=== THE REQUEST ===
Up to and including the line that contains "on the ground", write out each line of the material from its first line, exactly.

-- BEGIN --

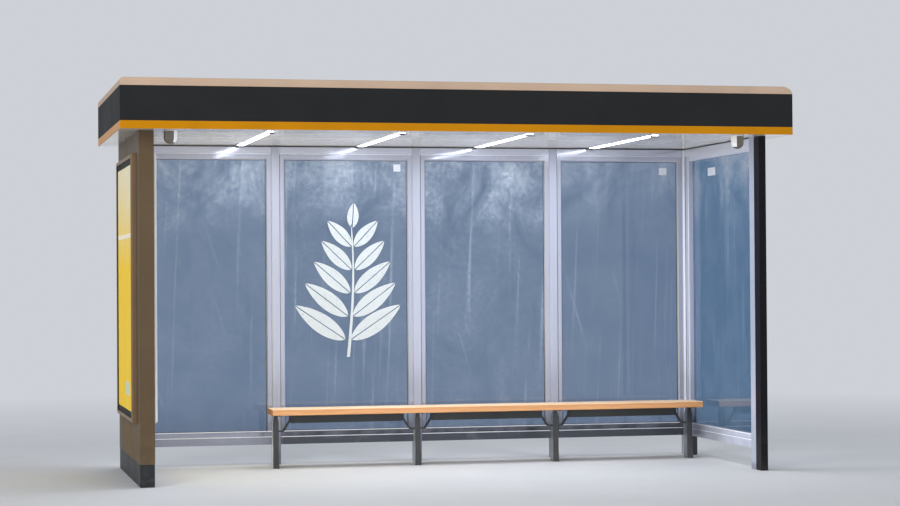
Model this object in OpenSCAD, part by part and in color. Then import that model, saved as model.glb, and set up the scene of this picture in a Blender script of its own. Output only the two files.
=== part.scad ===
// Bus shelter with a lit roof, glass walls, a poster case and a bench
// Millimetres, Z up, X along the front, Y to the rear, origin at the centre of the footprint on the ground

/* [Overall] */
// Width of the roof from end to end
roof_w = 4658; // [4300:2:5000]
// Depth of the roof from the front fascia to the rear fascia
roof_d = 1935; // [1850:1:2200]
// Height from the ground to the underside of the roof
clear_h = 2350; // [2300:1:2500]
// How far the roof reaches past the left end wall
over_left = 134; // [80:1:250]
// How far the roof reaches past the right end panel
over_right = 140; // [80:1:250]
// How far the roof reaches past the front posts
over_front = 160; // [120:1:220]
// How far the roof reaches past the rear wall
over_rear = 160; // [80:1:220]

/* [Roof] */
// Height of the yellow stripe along the bottom of the fascia
stripe_h = 53; // [45:1:80]
// Height of the dark fascia band
band_h = 230; // [180:1:300]
// Height of the rounded roof cap
cap_h = 54; // [40:1:80]
// Radius of the cap's rounded left, front and rear sides
cap_edge_r = 26; // [16:1:100]
// Radius of the cap's rounded right side
cap_right_r = 75; // [16:1:100]
// Thickness of the cap's sheet
cap_t = 4; // [3:0.5:8]
// Thickness of the fascia sheets
fascia_t = 5; // [3:0.5:8]
// Thickness of the soffit panel
soffit_t = 10; // [8:1:16]
// Thickness of the roof deck board
deck_t = 18; // [12:1:24]
// Size of the square tube in the roof frame
roof_tube = 40; // [30:1:45]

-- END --

=== SOLUTION ===
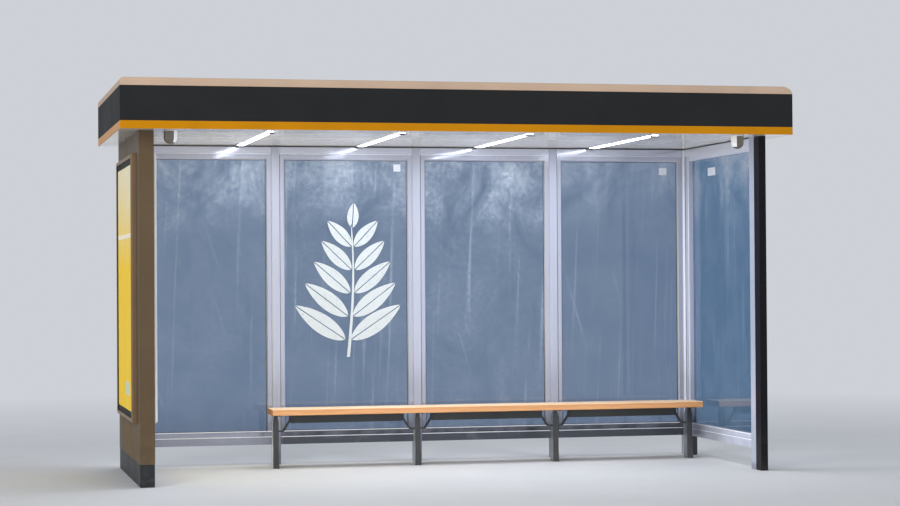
Model this object in OpenSCAD, part by part and in color. Then import that model, saved as model.glb, and set up the scene of this picture in a Blender script of its own. Output only the two files.
=== part.scad ===
// Bus shelter with a lit roof, glass walls, a poster case and a bench
// Millimetres, Z up, X along the front, Y to the rear, origin at the centre of the footprint on the ground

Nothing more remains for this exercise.